To be done :: Set down each entry from the block beneath, exactly as written.

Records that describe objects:
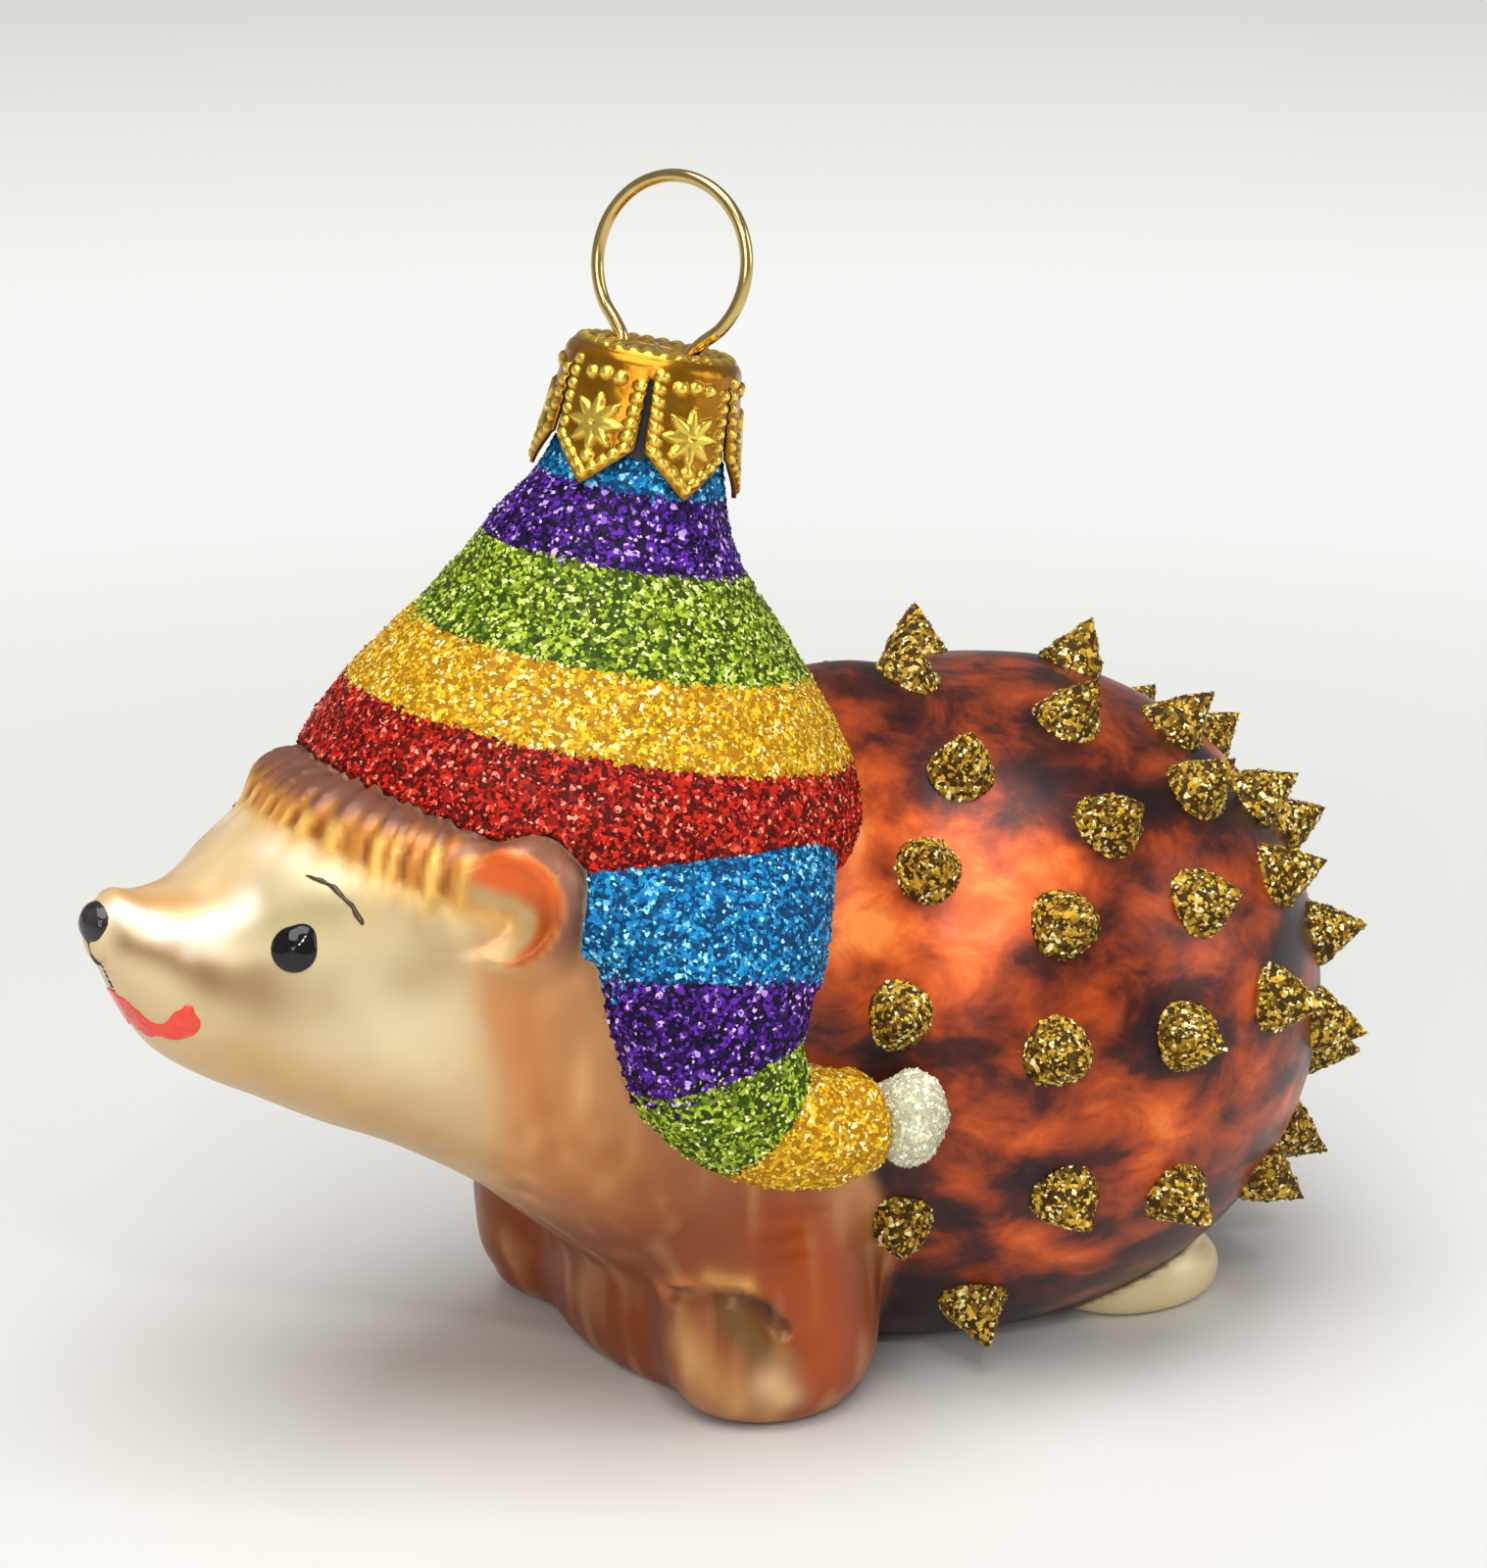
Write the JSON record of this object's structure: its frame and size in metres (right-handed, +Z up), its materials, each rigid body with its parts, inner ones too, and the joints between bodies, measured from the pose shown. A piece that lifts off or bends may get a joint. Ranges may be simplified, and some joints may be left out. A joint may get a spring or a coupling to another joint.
{
  "type": "hedgehog figurine ornament",
  "caption": "Hollow blown-glass hedgehog figure in a striped glitter bobble hat, with glitter thorns and a crimped metal cap that holds a sprung wire ring.",
  "frame": {"origin": "centre of the bounding box on the plane that the figure stands on", "axes": "+Z up; the snout looks towards -X; the hat's tail and bobble hang on the -Y side"},
  "size_m": [0.111, 0.0648, 0.0945],
  "materials": {
    "lacquered_glass": "pearl and brown lacquer on blown glass, semi-gloss",
    "glitter_red": "coarse red glitter flakes in clear adhesive",
    "glitter_yellow": "coarse yellow glitter flakes in clear adhesive",
    "glitter_green": "coarse green glitter flakes in clear adhesive",
    "glitter_purple": "coarse purple glitter flakes in clear adhesive",
    "glitter_blue": "coarse blue glitter flakes in clear adhesive",
    "glitter_pale": "pale sugar-like glitter in clear adhesive",
    "glitter_gold": "drawn glass points under gold glitter",
    "black_enamel": "glossy black enamel",
    "gilt_cap": "bright stamped gilt sheet",
    "gilt_wire": "polished gilt spring wire"
  },
  "bodies": {
    "figure": {"glass_body": "lacquered_glass", "hat_coat_red": "glitter_red", "hat_coat_yellow": "glitter_yellow", "hat_coat_green": "glitter_green", "hat_coat_purple": "glitter_purple", "hat_coat_blue": "glitter_blue", "tail_coat_blue": "glitter_blue", "tail_coat_purple": "glitter_purple", "tail_coat_green": "glitter_green", "tail_coat_yellow": "glitter_yellow", "bobble": "glitter_pale", "thorn_01": "glitter_gold", "thorn_02": "glitter_gold", "thorn_03": "glitter_gold", "thorn_04": "glitter_gold", "thorn_05": "glitter_gold", "thorn_06": "glitter_gold", "thorn_07": "glitter_gold", "thorn_08": "glitter_gold", "thorn_09": "glitter_gold", "thorn_10": "glitter_gold", "thorn_11": "glitter_gold", "thorn_12": "glitter_gold", "thorn_13": "glitter_gold", "thorn_14": "glitter_gold", "thorn_15": "glitter_gold", "thorn_16": "glitter_gold", "thorn_17": "glitter_gold", "thorn_18": "glitter_gold", "thorn_19": "glitter_gold", "thorn_20": "glitter_gold", "thorn_21": "glitter_gold", "thorn_22": "glitter_gold", "thorn_23": "glitter_gold", "thorn_24": "glitter_gold", "thorn_25": "glitter_gold", "thorn_26": "glitter_gold", "thorn_27": "glitter_gold", "thorn_28": "glitter_gold", "thorn_29": "glitter_gold", "thorn_30": "glitter_gold", "thorn_31": "glitter_gold", "thorn_32": "glitter_gold", "thorn_33": "glitter_gold", "thorn_34": "glitter_gold", "thorn_35": "glitter_gold", "thorn_36": "glitter_gold", "thorn_37": "glitter_gold", "thorn_38": "glitter_gold", "thorn_39": "glitter_gold", "thorn_40": "glitter_gold", "thorn_41": "glitter_gold", "thorn_42": "glitter_gold", "thorn_43": "glitter_gold", "thorn_44": "glitter_gold", "eye_left": "black_enamel", "eye_right": "black_enamel", "nose_paint": "black_enamel"},
    "cap": {"cap": "gilt_cap"},
    "hanger": {"hanger_wire": "gilt_wire"}
  },
  "joints": [
    {"name": "cap_lift", "type": "slide", "parent": "figure", "child": "cap", "axis": [0.2079, 0, 0.9781], "range_m": [0, 0.018]},
    {"name": "hanger_pull", "type": "slide", "parent": "cap", "child": "hanger", "axis": [0.2079, 0, 0.9781], "range_m": [0, 0.003]}
  ]
}
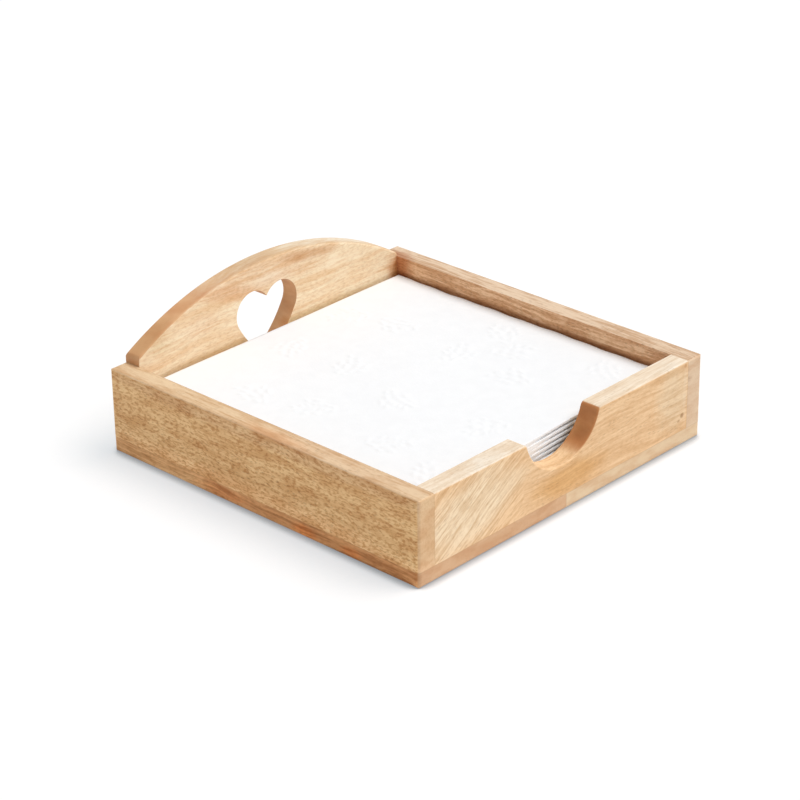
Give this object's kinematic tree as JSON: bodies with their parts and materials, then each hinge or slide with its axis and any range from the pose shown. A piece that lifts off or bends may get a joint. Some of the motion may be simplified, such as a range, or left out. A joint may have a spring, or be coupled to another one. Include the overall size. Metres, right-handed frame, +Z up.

Answer to this task ::
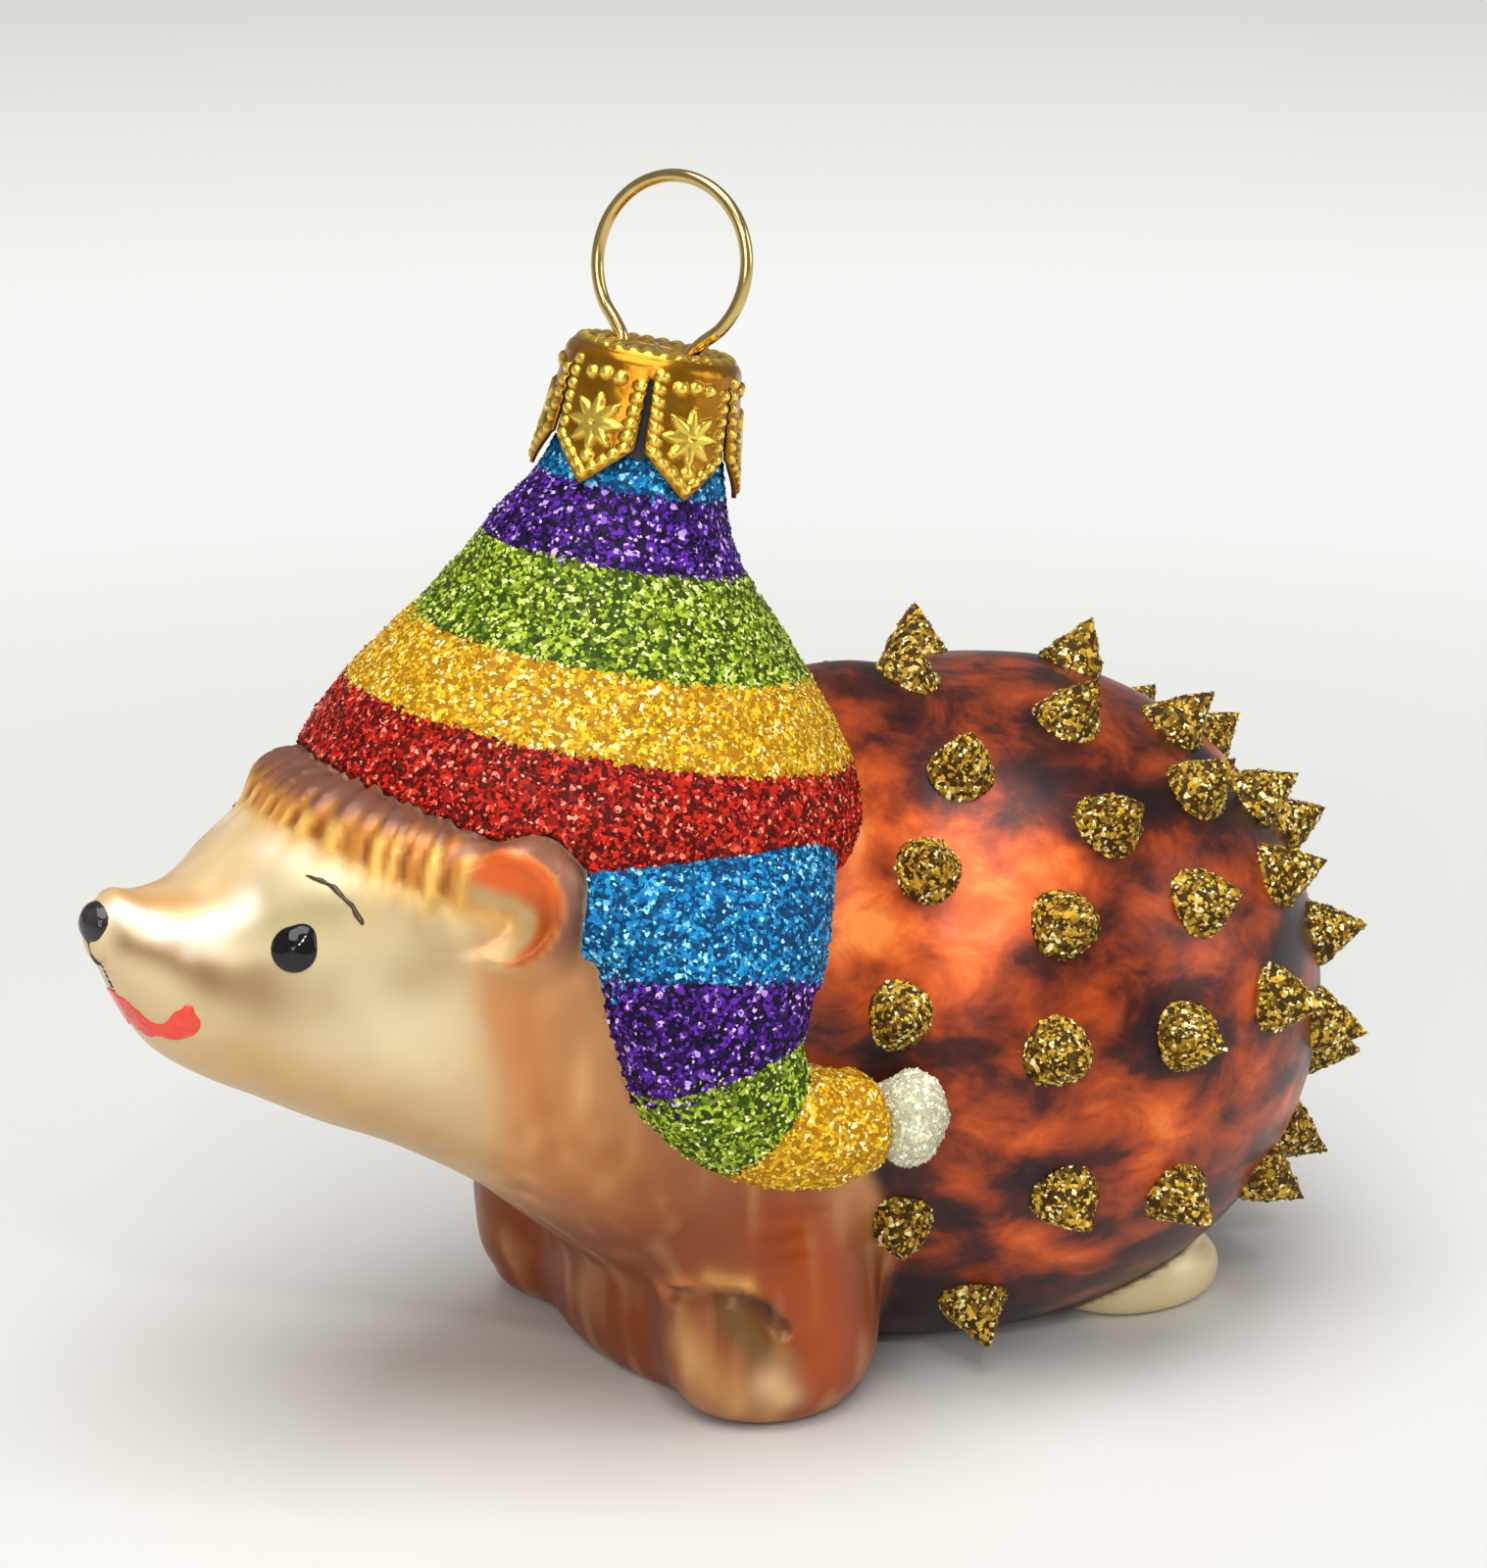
Write the JSON record of this object's structure: its frame and size in metres (right-handed, +Z up), its materials, each rigid body with its parts, inner ones too, and the joints between bodies, measured from the pose shown. A piece that lifts off or bends may get a joint. Ranges may be simplified, and some joints may be left out. A joint may get a spring or a coupling to another joint.
{
  "type": "hedgehog figurine ornament",
  "caption": "Hollow blown-glass hedgehog figure in a striped glitter bobble hat, with glitter thorns and a crimped metal cap that holds a sprung wire ring.",
  "frame": {"origin": "centre of the bounding box on the plane that the figure stands on", "axes": "+Z up; the snout looks towards -X; the hat's tail and bobble hang on the -Y side"},
  "size_m": [0.111, 0.0648, 0.0945],
  "materials": {
    "lacquered_glass": "pearl and brown lacquer on blown glass, semi-gloss",
    "glitter_red": "coarse red glitter flakes in clear adhesive",
    "glitter_yellow": "coarse yellow glitter flakes in clear adhesive",
    "glitter_green": "coarse green glitter flakes in clear adhesive",
    "glitter_purple": "coarse purple glitter flakes in clear adhesive",
    "glitter_blue": "coarse blue glitter flakes in clear adhesive",
    "glitter_pale": "pale sugar-like glitter in clear adhesive",
    "glitter_gold": "drawn glass points under gold glitter",
    "black_enamel": "glossy black enamel",
    "gilt_cap": "bright stamped gilt sheet",
    "gilt_wire": "polished gilt spring wire"
  },
  "bodies": {
    "figure": {"glass_body": "lacquered_glass", "hat_coat_red": "glitter_red", "hat_coat_yellow": "glitter_yellow", "hat_coat_green": "glitter_green", "hat_coat_purple": "glitter_purple", "hat_coat_blue": "glitter_blue", "tail_coat_blue": "glitter_blue", "tail_coat_purple": "glitter_purple", "tail_coat_green": "glitter_green", "tail_coat_yellow": "glitter_yellow", "bobble": "glitter_pale", "thorn_01": "glitter_gold", "thorn_02": "glitter_gold", "thorn_03": "glitter_gold", "thorn_04": "glitter_gold", "thorn_05": "glitter_gold", "thorn_06": "glitter_gold", "thorn_07": "glitter_gold", "thorn_08": "glitter_gold", "thorn_09": "glitter_gold", "thorn_10": "glitter_gold", "thorn_11": "glitter_gold", "thorn_12": "glitter_gold", "thorn_13": "glitter_gold", "thorn_14": "glitter_gold", "thorn_15": "glitter_gold", "thorn_16": "glitter_gold", "thorn_17": "glitter_gold", "thorn_18": "glitter_gold", "thorn_19": "glitter_gold", "thorn_20": "glitter_gold", "thorn_21": "glitter_gold", "thorn_22": "glitter_gold", "thorn_23": "glitter_gold", "thorn_24": "glitter_gold", "thorn_25": "glitter_gold", "thorn_26": "glitter_gold", "thorn_27": "glitter_gold", "thorn_28": "glitter_gold", "thorn_29": "glitter_gold", "thorn_30": "glitter_gold", "thorn_31": "glitter_gold", "thorn_32": "glitter_gold", "thorn_33": "glitter_gold", "thorn_34": "glitter_gold", "thorn_35": "glitter_gold", "thorn_36": "glitter_gold", "thorn_37": "glitter_gold", "thorn_38": "glitter_gold", "thorn_39": "glitter_gold", "thorn_40": "glitter_gold", "thorn_41": "glitter_gold", "thorn_42": "glitter_gold", "thorn_43": "glitter_gold", "thorn_44": "glitter_gold", "eye_left": "black_enamel", "eye_right": "black_enamel", "nose_paint": "black_enamel"},
    "cap": {"cap": "gilt_cap"},
    "hanger": {"hanger_wire": "gilt_wire"}
  },
  "joints": [
    {"name": "cap_lift", "type": "slide", "parent": "figure", "child": "cap", "axis": [0.2079, 0, 0.9781], "range_m": [0, 0.018]},
    {"name": "hanger_pull", "type": "slide", "parent": "cap", "child": "hanger", "axis": [0.2079, 0, 0.9781], "range_m": [0, 0.003]}
  ]
}
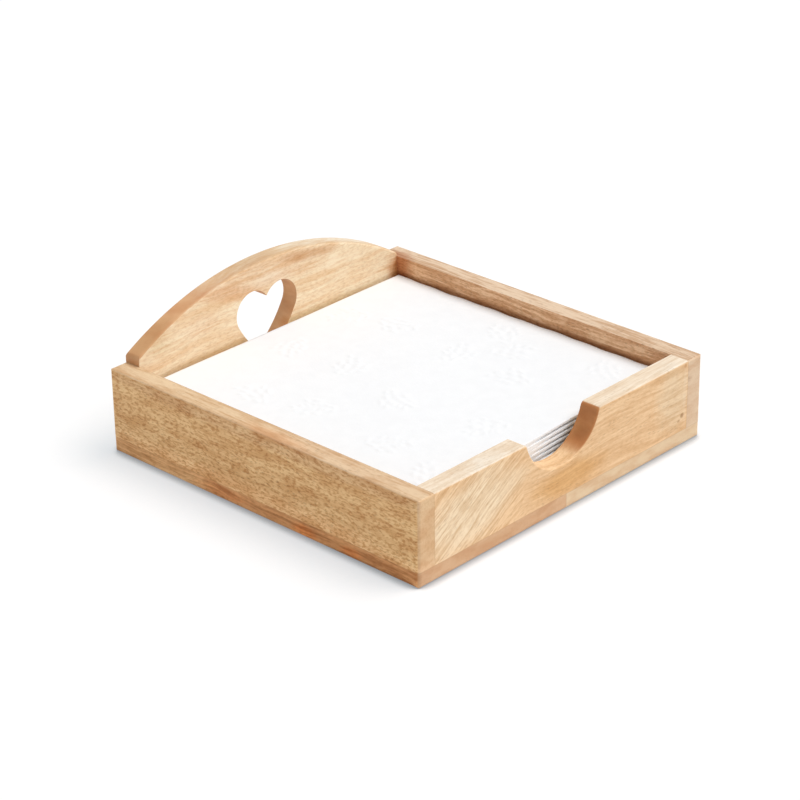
Give this object's kinematic tree as JSON: bodies with their parts and materials, then each hinge or slide with its axis and any range from the pose shown. A piece that lifts off or bends may get a joint. Some of the motion may be simplified, such as a range, or left out. A joint may have a spring, or be coupled to another one. Include the overall size. Metres, right-handed frame, +Z up.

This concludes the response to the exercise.